Quindi la soluzione dei problemi viene rimandata alla catena delle competenze. L’aumento della complessità viene gestito con la proliferazione delle professionalità specifiche.
I sociologi indagano per dare concretezza a nuovi scenari, ma la complessità del sistema non sempre lo consente.
Luhmann, sociologo tedesco che nei suoi studi si appoggia alla teoria cibernetica dei sistemi, sostiene che il sistema società si basa su una complessa rete di flussi e relazioni identificabili all’interno di un modello che si esplicita nella coppia sistema – ambiente .
Il modello tende progressivamente ad aumentare la propria complessità interna, sicché la sua governabilità viene assicurata attraverso una differenziazione funzionale che si sostituisce ai più tradizionali meccanismi di concentrazione di compiti, attività, responsabilità, non ultimo quello politico.
Nei modelli centralistici originali la sovranità non comprendeva la divisione dei poteri e la società europea, fortemente statuale, tuttora stenta ad aderire alla differenziazione funzionale.
Si sta quindi imponendo una società in cui si afferma la differenziazione dei poteri e subentra il concetto di razionalità sistemico-funzionale.
Nei nuovi meccanismi che regolano il potere, la politica istituzionale tende ad assumere un ruolo ancillare. Il potere non viene più colto come apparato, ma come un codice simbolico che pervade l’intera rete delle relazioni sociali.
In una nuova politica guidata da tecnici, o dai “ nuovi politici”, se preferiamo, e se ci rivolgiamo alle contraddizioni iniziali di questo articolo, riemergono tuttavia vecchi principi del Machiavelli.
Come non ritrovare infatti alle base della modernità politica il suo pensiero, quando afferma che il buon politico non si attiene a un’etica irreprensibile ma deve avere capacità, determinazione, saper coglier l’occasione.
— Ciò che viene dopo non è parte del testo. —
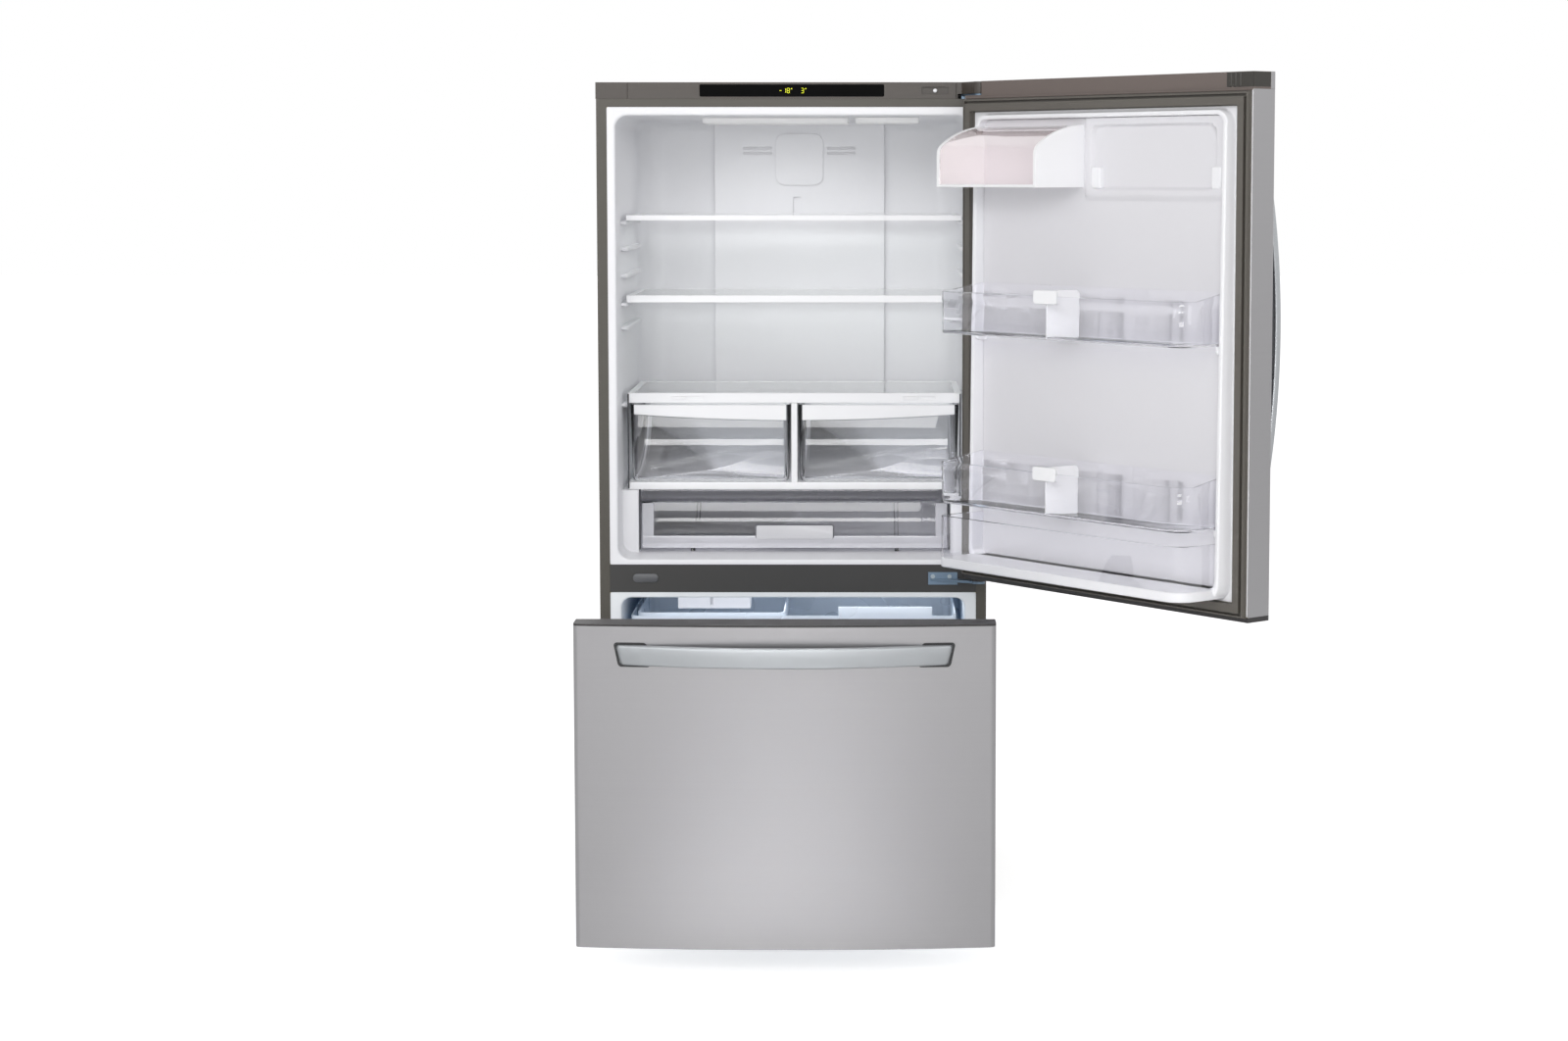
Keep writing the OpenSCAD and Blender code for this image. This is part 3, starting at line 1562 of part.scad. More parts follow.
// Butter box: a shallow tray between two shaped ends, which carry the cover's pins
module butter_box() {
  color([0.95, 0.95, 0.95])
    on_door() {
      for (x = [butter_x0, butter_x1 - cheek_t])
        along_x(x, x + cheek_t) butter_profile(0, inner_y + gap, butter_z);
      box([butter_x0, inner_y + gap, butter_z], [butter_x1, butter_y1 - 1, butter_z + cheek_t]);
      box([butter_x0, butter_y1 - cheek_t, butter_z], [butter_x1, butter_y1 - 1, butter_z + butter_base]);
      for (x = [butter_x0 + cheek_t - cut, butter_x1 - 3 * cheek_t])
        along_x(x, x + 2 * cheek_t + cut) translate([lid_y, lid_z]) circle(lid_pin_r);
    }
}

// Clear cover between the butter box's ends, with an ear on each pin
module butter_cover() {
  color([0.95, 0.88, 0.88, 0.5])
    on_door() {
      along_x(butter_x0 + cheek_t + gap, butter_x1 - cheek_t - gap)
        difference() {
          butter_profile(cover_inset, cover_y0, butter_z + butter_base + gap);
          butter_profile(cover_inset + cover_t, cover_y0 - cut, butter_z);
        }
      for (x = [butter_x0 + cheek_t + gap, butter_x1 - 2 * cheek_t - gap])
        along_x(x, x + cheek_t)
          translate([lid_y, lid_z])
            difference() {
              circle(lid_ear_r);
              circle(lid_pin_r + fit);
            }
    }
}

// Steel skin of the drawer's front
module drawer_panel() {
  color([0.72, 0.72, 0.73])
    on_drawer()
      difference() {
        front_block(0, inner_y, drawer_z0, drawer_z1);
        translate([0, 0, drawer_z0 + 2])
          linear_extrude(drawer_z1 - drawer_z0) front_plan(sheet, inner_y + cut);
      }
}

bulge_in = 54;
bulge_z0 = freezer_floor + 8;
bulge_z1 = freezer_ceiling - 7;

// Foam-filled inner face of the drawer's front, standing out into the freezer opening
module drawer_liner() {
  color([0.93, 0.94, 0.96])
    on_drawer() {
      front_block(sheet, inner_y, drawer_z0 + 2, drawer_z1);
      box([bulge_in - case_x, inner_y - cut, bulge_z0], [case_x - bulge_in, dike_rise, bulge_z1]);
    }
}

drawer_seal_z0 = freezer_z0 - gasket_w;
drawer_seal_z1 = drawer_z1 - 2;

// Gasket of the drawer's front
module drawer_gasket() {
  color([0.38, 0.37, 0.35]) on_drawer() gasket(seal_x, drawer_seal_z0, drawer_seal_z1);
}

// Cap along the top of the drawer's front
module drawer_top_cap() {
  color([0.42, 0.39, 0.36])
    on_drawer() front_block(0, inner_y, drawer_z1, drawer_z1 + drawer_cap_h);
}

// Level handle across the drawer's front
module drawer_handle() {
  half = handle_l / 2;
  color([0.84, 0.85, 0.86])
    on_drawer()
      difference() {
        translate([0, front_at(0), drawer_handle_z]) handle_bar(front_at(half) - front_at(0));
        front_block(0, 0, drawer_z0, drawer_z1);
      }
}

basket_y0 = dike_rise + 4;
basket_floor = freezer_floor + 4;
basket_low_x = freezer_x - rail_w - 4 - carrier_w - 2;
basket_high_x = freezer_x - 20;
basket_y1 = step_y - 12;
basket_wall = 3;
basket_r = 25;
rim_w = 6;

// Deep tub that hangs on the drawer's carriers, wider above them
module freezer_basket() {
  d = basket_y1 - basket_y0;
  mid_y = (basket_y0 + basket_y1) / 2;
  shelf = carrier_z1 + gap;
  color([0.9, 0.93, 0.96, 0.6])
    on_drawer()
      translate([0, mid_y, 0])
        difference() {
          union() {
            translate([0, 0, basket_floor])
              linear_extrude(shelf - basket_floor + basket_wall)
                round_rect(2 * basket_low_x, d - 2 * rim_w, basket_r);
            translate([0, 0, shelf])
              linear_extrude(basket_top - shelf)
                round_rect(2 * basket_high_x, d - 2 * rim_w, basket_r);
            translate([0, 0, basket_top - rim_w])
              linear_extrude(rim_w)
                round_rect(2 * basket_high_x + rim_w, d, basket_r);
          }
          translate([0, 0, basket_floor + basket_wall])
            linear_extrude(basket_top)
              round_rect(2 * basket_low_x - 2 * basket_wall, d - 2 * rim_w - 2 * basket_wall,
                basket_r - basket_wall);
          translate([0, 0, shelf + basket_wall])
            linear_extrude(basket_top)
              round_rect(2 * basket_high_x - 2 * basket_wall, d - 2 * rim_w - 2 * basket_wall,
                basket_r - basket_wall);
        }
}

tray_x = freezer_x - ledge_w - 4;
tray_z0 = tray_top - tray_h;
tray_wall = 3;
tray_flange_x = freezer_x - 4;
grip_rise = 20;
tray_grip_x0 = 97;
tray_grip_x1 = 300;
tray_r = 20;
flange_t = 4;

// Upper tray on the liner's ledges, with a raised grip at the right of its front
module freezer_tray() {
  d = tray_y1 - tray_y0;
  color([0.93, 0.95, 0.97, 0.7]) {
    translate([0, (tray_y0 + tray_y1) / 2, tray_z0])
      difference() {
        union() {
          linear_extrude(tray_h) round_rect(2 * tray_x, d, tray_r);
          translate([0, 0, ledge_z + gap - tray_z0])
            linear_extrude(flange_t) square([2 * tray_flange_x, d - 2 * tray_r], center = true);
        }
        translate([0, 0, tray_wall])
          linear_extrude(tray_h)
            round_rect(2 * (tray_x - tray_wall), d - 2 * tray_wall, tray_r - tray_wall);
      }
    box([tray_grip_x0, tray_y0, tray_top - grip_rise],
      [tray_grip_x1, tray_y0 + tray_wall, tray_top + grip_rise]);
  }
}

ice_bin_x0 = -338;
ice_bin_x1 = -20;
ice_bin_top = tray_top + 6;
ice_bin_d = 400;
ice_bin_wall = 2.5;

// Bin for ice in the left of the upper tray, under the ice maker
module ice_bin() {
  w = ice_bin_x1 - ice_bin_x0;
  color([0.9, 0.94, 0.97, 0.5])
    translate([(ice_bin_x0 + ice_bin_x1) / 2, tray_y0 + 3 * tray_wall + ice_bin_d / 2,
      tray_z0 + tray_wall + gap])
      tub(w, ice_bin_d, ice_bin_top - tray_z0 - tray_wall - gap, tray_r - tray_wall, ice_bin_wall);
}

outer_shell();
back_panel();
foam_insulation();
fridge_liner();
freezer_liner();
mullion_bar();
top_fascia();
display_window();
hinge_covers();
upper_hinge();
centre_hinge();
hinge_screws();
shelf_glasses();
shelf_trims();
crisper_cover_glass();
crisper_cover_frame();
crisper_shelf();
air_duct_panel();
lamp_lenses();
ice_maker();
evaporator_cover();
evaporator();
outer_rails();
compressor();
condenser();
machine_cover();
base_frame();
levelling_feet();
switch_plunger();
left_crisper();
right_crisper();
left_humidity_slider();
right_humidity_slider();
pantry_drawer();
ice_bin();
freezer_tray();
condenser_fan();
rollers();
middle_rails();
door_panel();
door_foam();
door_liner();
door_gasket();
door_top_cap();
door_bottom_cap();
door_handle();
butter_box();
butter_cover();
upper_door_bin();
lower_door_bin();
upper_bin_divider();
lower_bin_divider();
pocket_retainer();
drawer_panel();
drawer_liner();
drawer_gasket();
drawer_top_cap();
drawer_handle();
freezer_basket();
drawer_rails();
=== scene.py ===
# Bottom-freezer fridge with its door open and its freezer drawer pulled out, seen from the front.
# X runs to the right, Y away from the viewer and Z up, in metres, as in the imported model. Pieces
# of the door and the drawer are made as if shut, then turned or moved to where the CAD has them.
import math

import bmesh
import bpy
import numpy as np
from mathutils import Euler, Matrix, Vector


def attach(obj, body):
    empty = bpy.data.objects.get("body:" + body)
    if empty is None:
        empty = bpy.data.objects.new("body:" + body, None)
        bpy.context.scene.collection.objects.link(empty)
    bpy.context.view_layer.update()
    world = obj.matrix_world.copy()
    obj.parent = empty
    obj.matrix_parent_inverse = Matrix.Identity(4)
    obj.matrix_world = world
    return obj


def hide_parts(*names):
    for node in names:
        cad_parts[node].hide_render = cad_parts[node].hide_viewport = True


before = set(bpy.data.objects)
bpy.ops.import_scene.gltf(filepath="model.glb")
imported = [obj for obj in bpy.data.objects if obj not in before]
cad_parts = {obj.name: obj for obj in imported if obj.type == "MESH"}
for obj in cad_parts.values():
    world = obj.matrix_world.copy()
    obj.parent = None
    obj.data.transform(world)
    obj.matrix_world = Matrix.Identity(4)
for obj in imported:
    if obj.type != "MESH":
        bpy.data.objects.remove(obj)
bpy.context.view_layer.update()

# The camera stands in front at eye height. It is pitched down a little, because a fully level
# camera would need a shift so large that it cuts off the other views.
camera = bpy.data.objects.new("camera", bpy.data.cameras.new("camera"))
camera.data.lens = 67.38
camera.data.sensor_width = 36
camera.data.shift_x = -0.0571
camera.data.shift_y = -0.05
camera.location = (0.1888, -6.268, 1.5819)
camera.rotation_euler = Euler((math.radians(90 - 5.197), 0, math.radians(0.141)))
bpy.context.scene.collection.objects.link(camera)
bpy.context.scene.camera = camera
bpy.context.scene.view_settings.view_transform = "Standard"


# The studio is a white surround that gives soft light from all sides, a pale floor that shows
# white and still takes the shadow, and large soft boxes in front, high enough that the black
# display mirrors none of them. Small lamps hang under the ceilings of the fridge and the freezer.
def linear(code):
    """An sRGB hex colour as linear red, green and blue, with full alpha."""
    rgb = np.array([int(code[i:i + 2], 16) for i in (0, 2, 4)]) / 255
    rgb = np.where(rgb <= 0.04045, rgb / 12.92, ((rgb + 0.055) / 1.055) ** 2.4)
    return (*rgb.tolist(), 1.0)


def add(tree, kind, inputs=None, **settings):
    """Adds a shader node with its settings; an input is a value or another node's output."""
    made = tree.nodes.new("ShaderNode" + kind)
    for name, value in settings.items():
        setattr(made, name, value)
    for socket, value in (inputs or {}).items():
        if isinstance(value, bpy.types.NodeSocket):
            tree.links.new(value, made.inputs[socket])
        else:
            made.inputs[socket].default_value = value
    return made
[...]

La politica non ha valenza etica, bensì è violenza, ma sarebbe stupida se non fosse funzionale a qualche cosa. Il principe agisce per calcolo e quindi non sono ammessi atti malevoli gratuiti.
In tale prospettiva le contraddizione di un sistema sovranazionale potrebbero avere giustificazione, ma resta sempre il giudizio finale di chi le subisce.